Rezoning in the spotlight as NSW planning minister prepares exitNSW Transport and Planning Minister in his parliamentary office. Photo: James Brickwood

Rezoning in the spotlight as NSW planning minister prepares exit

In what may be his final act as NSW planning minister, Rob Stokes has proposed an overhaul of the way councils approach rezoning applications, a move he claims will cut average approval times by more than half.

Speaking to NSW members of the Property Council in Sydney on Wednesday, Mr Stokes joked that “my time may well be up as planning minister” ahead of a widely tipped cabinet reshuffle this weekend by Premier Dominic Perrottet.

Mr Stokes, a Liberal moderate who has held the planning role for more than two years and launched a failed bid to lead the state after Gladys Berejiklian’s resignation, was also given the transport portfolio after Mr Perrottet became Premier in October.

Despite claimed progress on many fronts during his tenure, Mr Stokes said current procedural guidelines are counter-productive, time-consuming and need to be changed to ensure the timely delivery of projects.

“Decisions can be delayed endlessly, and justice delayed can be justice denied,” Mr Stokes said. “We need to improve our processes to allow timely decisions.”

Benefits for developers include process certainty, lower holding costs and improved supply for consumers.

In a two-step process, Mr Stokes said the state government will issue a statement of expectations to incoming councils about how they will deal with planning matters.

“This will set clear time frames in which councils are expected to assess and determine regional and local planning proposals and to deliver on its strategic roles,” he said.

“We’ve also launched a discussion paper on planning proposals [in which] we propose a simpler, accelerated rezoning process that seeks to drastically cut assessment times and enable the realisation of investments sooner.
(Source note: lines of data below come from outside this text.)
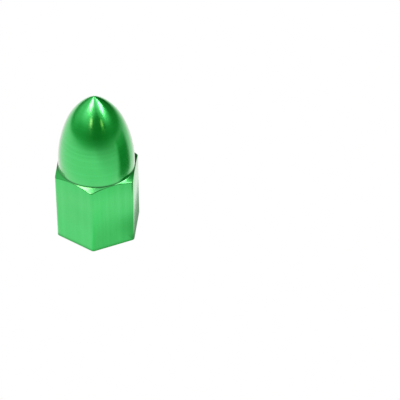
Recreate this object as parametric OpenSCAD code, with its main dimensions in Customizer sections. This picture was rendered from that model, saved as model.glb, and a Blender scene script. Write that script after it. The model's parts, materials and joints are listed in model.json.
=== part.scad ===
// Screw-on cap for a tyre valve stem, turned from hexagonal bar, with a bullet-shaped nose.
// It stands on its mouth: Z is the axis, z = 0 is the mouth's face, and sizes are in millimetres.

/* [Hexagonal grip] */
// Width of the bar across its flats
across_flats = 10; // [9.6:0.1:11]
// Radius left on the corners of the drawn bar
corner_radius = 0.4; // [0.1:0.05:0.5]
// Length of the grip, from the mouth's face to the foot of the nose
grip_length = 10; // [8.5:0.5:14]
// Slope of the turned shoulder at the nose end of the grip, in degrees from level
shoulder_slope = 30; // [15:5:45]

/* [Nose] */
// How far the foot of the nose is turned in from the flats
foot_inset = 0.1; // [0.05:0.05:0.4]
// Height of the straight land at the foot of the nose
foot_land = 0.5; // [0.3:0.1:0.8]
// Radius of the fillet between the shoulder and the foot of the nose
root_fillet = 0.15; // [0.05:0.05:0.25]
// Radius of the long flank arc, which starts upright above the land
flank_radius = 16.2; // [15:0.2:20]
// Height of the flank arc
flank_height = 5.9; // [5:0.1:6.2]
// Length of the nose, from its foot to its tip
nose_length = 10.7; // [10.5:0.1:12]
// Radius of the rounding at the tip
tip_radius = 0.25; // [0.1:0.05:0.8]

/* [Threaded hole] */
// Diameter of the countersink where it meets the mouth's face
countersink_width = 8.7; // [8:0.1:9]
// Included angle of the countersink, in degrees
countersink_angle = 90; // [80:5:120]
// Diameter of the hole at the crests of its 8V1 valve thread
thread_bore = 6.9; // [6.6:0.1:7.2]
// Depth from the mouth's face at which the thread runs out
thread_depth = 8; // [6.5:0.5:9]
// Diameter of the groove that the thread runs out into
groove_width = 8; // [7.9:0.1:8.4]
// Height of the groove
groove_height = 1.6; // [1.3:0.1:2]
// Included angle of the drill's point, in degrees
drill_point = 118; // [90:2:140]

/* [Sealing washer] */
// Gap all round between the washer and the wall of the groove
washer_gap = 0.2; // [0.1:0.05:0.3]
// Thickness of the washer
washer_thickness = 1.2; // [0.8:0.1:1.3]
// Diameter of the hole in the washer, which clears the valve's core pin
washer_hole = 3.6; // [3:0.1:4.5]

/* [Hidden] */
$fn = 120;
// Length by which a cutting shape, or the bar, runs past the face that ends there
overrun = 1;
// Each arc of the nose stands this much over the one below, so that rounding leaves no step
arc_overlap = 0.0002;

// The hexagon: centres of its corner radii, and a reach that clears its corners
corner_centre = (across_flats / 2 - corner_radius) / cos(30);
blank_reach = across_flats / 2 / cos(30) + overrun;

// The nose: straight land, long flank arc, shorter crown arc and a small tip, each tangent to the next
foot_radius = across_flats / 2 - foot_inset;
flank_foot = grip_length + foot_land;
flank_top = flank_foot + flank_height;
flank_turn = asin(flank_height / flank_radius);
flank_top_radius = foot_radius - flank_radius * (1 - cos(flank_turn));
tip_centre = grip_length + nose_length - tip_radius;
// The crown arc touches the top of the flank arc, and touches the tip's circle from outside
tip_to_flank = [flank_top_radius, flank_top - tip_centre];
flank_normal = [cos(flank_turn), sin(flank_turn)];
crown_radius = (tip_to_flank * tip_to_flank - tip_radius ^ 2)
    / (2 * (tip_to_flank * flank_normal - tip_radius));
crown_centre = [flank_top_radius, flank_top] - crown_radius * flank_normal;
crown_to_tip = [0, tip_centre] - crown_centre;
crown_end = crown_centre + crown_to_tip * crown_radius / norm(crown_to_tip);

// The fillet's centre lies one radius from the foot of the nose and from the shoulder
root_centre = [
    foot_radius + root_fillet,
    grip_length + root_fillet * (1 - sin(shoulder_slope)) / cos(shoulder_slope)
];
root_on_shoulder = root_centre - root_fillet * [sin(shoulder_slope), cos(shoulder_slope)];

// The hole
bore_radius = thread_bore / 2;
countersink_depth = (countersink_width / 2 - bore_radius) / tan(countersink_angle / 2);
seat_height = thread_depth + groove_height;
drill_tip = seat_height + bore_radius / tan(drill_point / 2);

// Cross-section of the drawn bar: a hexagon with a small radius on each corner
module bar_section() {
    corners = [for (turn = [0:60:300]) corner_centre * [cos(turn), sin(turn)]];
    // Each flat runs between the points where two neighbouring corner radii touch it
    flats = [
        for (i = [0:5], end = [-30, 30])
            corners[i] + corner_radius * [cos(60 * i + end), sin(60 * i + end)]
    ];
    polygon(flats);
    for (corner = corners)
        translate(corner) circle(r = corner_radius);
}

// The part of a circle about centre that lies between two heights and right of the axis
module arc_band(centre, radius, low, high) {
    intersection() {
        translate(centre) circle(r = radius);
        translate([0, low]) square([foot_radius + overrun, high - low]);
    }
}

// Half section of the nose, from the root of the land to the tip
module nose_section() {
    translate([0, grip_length]) square([foot_radius, foot_land]);
    arc_band([foot_radius - flank_radius, flank_foot], flank_radius, flank_foot, flank_top);
    arc_band(crown_centre, crown_radius + arc_overlap, flank_foot, crown_end[1]);
    arc_band([0, tip_centre], tip_radius + 2 * arc_overlap, flank_top, tip_centre + overrun);
}

// Half section of the grip: upright to the shoulder, which slopes to the fillet under the nose
module shoulder_section() {
    drop = (blank_reach - foot_radius) * tan(shoulder_slope);
    difference() {
        polygon([
            [0, 0],
            [blank_reach, 0],
            [blank_reach, grip_length - drop],
            root_on_shoulder,
            root_centre,
            [foot_radius, root_centre[1]],
            [0, root_centre[1]]
        ]);
        translate(root_centre) circle(r = root_fillet);
    }
}

// Half section of everything cut out from the mouth: countersink, thread, groove and drill point
module hole_section() {
    polygon([
        [0, -overrun],
        [countersink_width / 2 + overrun * tan(countersink_angle / 2), -overrun],
        [bore_radius, countersink_depth],
        [bore_radius, thread_depth],
        [groove_width / 2, thread_depth],
        [groove_width / 2, seat_height],
        [bore_radius, seat_height],
        [0, drill_tip]
    ]);
}

// Turned from the bar in one piece: the bar, cut down to the turned outline, less the hole
module cap_body() {
    color("limegreen")
        difference() {
            intersection() {
                linear_extrude(grip_length + nose_length + overrun) bar_section();
                rotate_extrude() {
                    shoulder_section();
                    nose_section();
                }
            }
            rotate_extrude() hole_section();
        }
}

// Flat rubber washer, wider than the thread's crests, so the groove keeps it against its seat
module sealing_washer() {
    outer_radius = groove_width / 2 - washer_gap;
    color("dimgray")
        rotate_extrude()
            translate([washer_hole / 2, seat_height - washer_thickness])
                square([outer_radius - washer_hole / 2, washer_thickness]);
}

cap_body();
sealing_washer();
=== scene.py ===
# Tyre valve cap, dressed: one turned and drawn aluminium body and one rubber washer.
import json
import math
from collections import namedtuple

import bmesh
import bpy
from mathutils import Matrix, Vector


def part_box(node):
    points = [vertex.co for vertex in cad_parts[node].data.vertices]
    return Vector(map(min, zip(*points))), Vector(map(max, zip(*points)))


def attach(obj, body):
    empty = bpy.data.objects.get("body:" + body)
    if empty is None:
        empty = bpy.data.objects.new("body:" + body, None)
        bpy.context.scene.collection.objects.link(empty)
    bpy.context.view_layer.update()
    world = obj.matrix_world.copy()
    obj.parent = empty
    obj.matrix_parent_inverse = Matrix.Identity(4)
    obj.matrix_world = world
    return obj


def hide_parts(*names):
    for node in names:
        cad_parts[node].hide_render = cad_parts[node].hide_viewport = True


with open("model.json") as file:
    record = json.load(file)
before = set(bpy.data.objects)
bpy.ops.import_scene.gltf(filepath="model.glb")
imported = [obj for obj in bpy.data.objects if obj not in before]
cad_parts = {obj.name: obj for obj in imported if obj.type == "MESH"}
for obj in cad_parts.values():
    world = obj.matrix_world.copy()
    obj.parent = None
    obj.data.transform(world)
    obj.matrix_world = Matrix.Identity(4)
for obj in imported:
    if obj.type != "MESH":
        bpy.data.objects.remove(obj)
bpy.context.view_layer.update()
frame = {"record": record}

bl_info = {
    "name": "Tyre Valve Cap",
    "version": (1, 0, 0),
    "blender": (4, 5, 0),
    "location": "3D View > Sidebar > Valve Cap",
    "description": "Builds a green anodised tyre valve cap with a bullet-shaped nose and a tapped hole",
    "category": "Add Mesh",
}

MM = 0.001
MICRON = 0.001 * MM
FULL_TURN = 2 * math.pi
ORIGIN = (0.0, 0.0, 0.0)
UP = (0.0, 0.0, 1.0)
DOWN = (0.0, 0.0, -1.0)

# Sizes that the frame gives
BODY_LOW, BODY_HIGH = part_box("cap_body")
WASHER_LOW, WASHER_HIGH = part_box("sealing_washer")
THREAD_MOUNT = next(m for m in frame["record"]["mounts"] if m["name"] == "valve_thread")

# Steps round the outside: each of the six corners and flats gets the same ones
CORNER_STEPS = 6
FLAT_CUTS = 25
OUTSIDE_STEPS = 6 * (CORNER_STEPS + FLAT_CUTS + 1)
# Steps round the hole, the washer and the table
HOLE_STEPS = 96
WASHER_STEPS = 96
TABLE_STEPS = 128
# Steps along the outlines
SHOULDER_RINGS = 4
FILLET_STEPS = 6
FLANK_STEPS = 26
CROWN_STEPS = 26
TIP_STEPS = 6
EDGE_BREAK_STEPS = 3
WASHER_CORNER_STEPS = 6
# Steps along one pitch of the thread
THREAD_ROWS = 32

# Points closer than this are one point
WELD = 0.00002 * MM
# Faces that meet at more than this angle keep a sharp edge
SHARP_ANGLE = math.radians(32)
# A face is upright, or nearly so, if its normal rises by less than this
UPRIGHT = 0.01
NEARLY_UPRIGHT = 0.1

# Slots of the body's materials
TURNED = 0
DRAWN = 1
TAPPED = 2
FACED = 3

# Marks spread light across themselves: how far, in turns, from the direction round the axis
ACROSS_RINGS = 0.25
ACROSS_LINES = 0.0

# Sockets of a mix node that hold its colours
MIX_FIRST = 6
MIX_SECOND = 7
MIX_RESULT = 2

# What the camera sees of the table and the room
WHITE = (1.0, 1.0, 1.0)


def length(name, description, default):
    """A property for a length in metres."""
    return bpy.props.FloatProperty(
        name=name, description=description, default=default, unit="LENGTH", precision=5
    )


def angle(name, description, degrees):
    """A property for an angle, with its default in degrees."""
    return bpy.props.FloatProperty(
        name=name, description=description, default=math.radians(degrees),
        unit="ROTATION", subtype="ANGLE",
    )


def colour(name, description, default):
    """A property for a colour in linear light."""
    return bpy.props.FloatVectorProperty(
        name=name, description=description, default=default,
        size=3, min=0.0, max=1.0, subtype="COLOR",
    )


def factor(name, description, default):
    """A property for a number from 0 to 1."""
    return bpy.props.FloatProperty(
        name=name, description=description, default=default, min=0.0, max=1.0, subtype="FACTOR"
    )


class CapSizes(bpy.types.PropertyGroup):
    """Sizes of the outside of the aluminium body"""

    across_flats: length(
        "Across flats", "Width of the hexagonal grip across its flats", BODY_HIGH.y - BODY_LOW.y
    )
    corner_radius: length("Corner radius", "Radius left on the corners of the drawn bar", 0.4 * MM)
    height: length("Height", "Whole height, from the mouth to the tip", BODY_HIGH.z - BODY_LOW.z)
    grip_length: length("Grip length", "Length of the grip, up to the foot of the nose", 10.0 * MM)
    shoulder_slope: angle("Shoulder slope", "Slope of the turned shoulder, from level", 30)
    foot_radius: length("Foot radius", "Radius of the nose at its foot", 4.9 * MM)
    foot_land: length("Foot land", "Height of the straight land at the nose's foot", 0.5 * MM)
    root_fillet: length("Root fillet", "Radius between the shoulder and the nose's foot", 0.15 * MM)
    flank_radius: length("Flank radius", "Radius of the long arc of the nose's outline", 16.2 * MM)
    flank_height: length("Flank height", "Height of the long arc of the nose's outline", 5.9 * MM)
    tip_radius: length("Tip radius", "Radius of the rounding at the tip", 0.25 * MM)
    edge_break: length("Edge break", "Width of the fine rounding on the turned edges", 0.07 * MM)


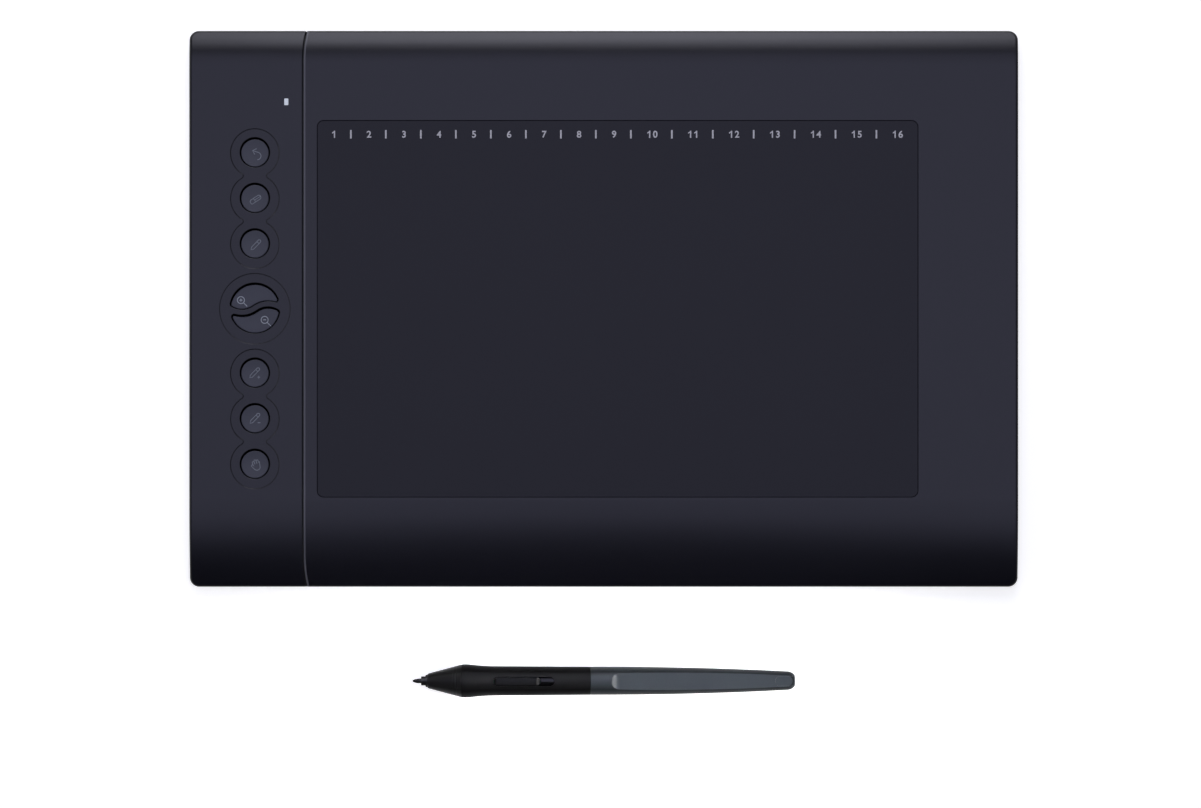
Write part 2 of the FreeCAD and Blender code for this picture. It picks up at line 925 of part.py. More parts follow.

“The key objective of this reform is to enable good quality development that meets the public need. This has to be done quickly.”

Under the present system, “the process sets us up for failure” with a standard rezoning application taking an average of 89 weeks.

By removing several steps in the council-driven process, and placing strict time limits on those that remain, the discussion paper, effectively a forerunner of legislative change, argues that the 89-week average can be cut to 37 weeks.

A key element of the new approach will be restricting the involvement of state government agencies in applications, which many developers cite as a serious impediment.

“Agency input will be limited to a submission during exhibition, their silence will be taken as support for the application, we won’t be waiting for agencies to make up their minds,” Mr Stokes said.

His comments, which were well-received, came just a few days after the Property Council attacked Mr Stokes’ “rushed” launch of the draft Design and Place State Environmental Planning Policy.

The proposed SEPP is vast and includes updates to the Apartment Design Guide, The Building Sustainability Index (BASIX), a new Urban Development Guide and Design Review Manual.

“The SEPP as exhibited is unworkable, and inadequate consideration has been given to the impact upon viability of new and future generations,” said Luke Achterstraat, NSW executive director of the Property Council.

“Specifically, the rigid application of vaguely defined principles will simply lead to well-designed projects sitting in a queue.”

Both the SEPP and rezoning discussion paper have been posted on the NSW Planning Portal with feedback invited until February 28 next year.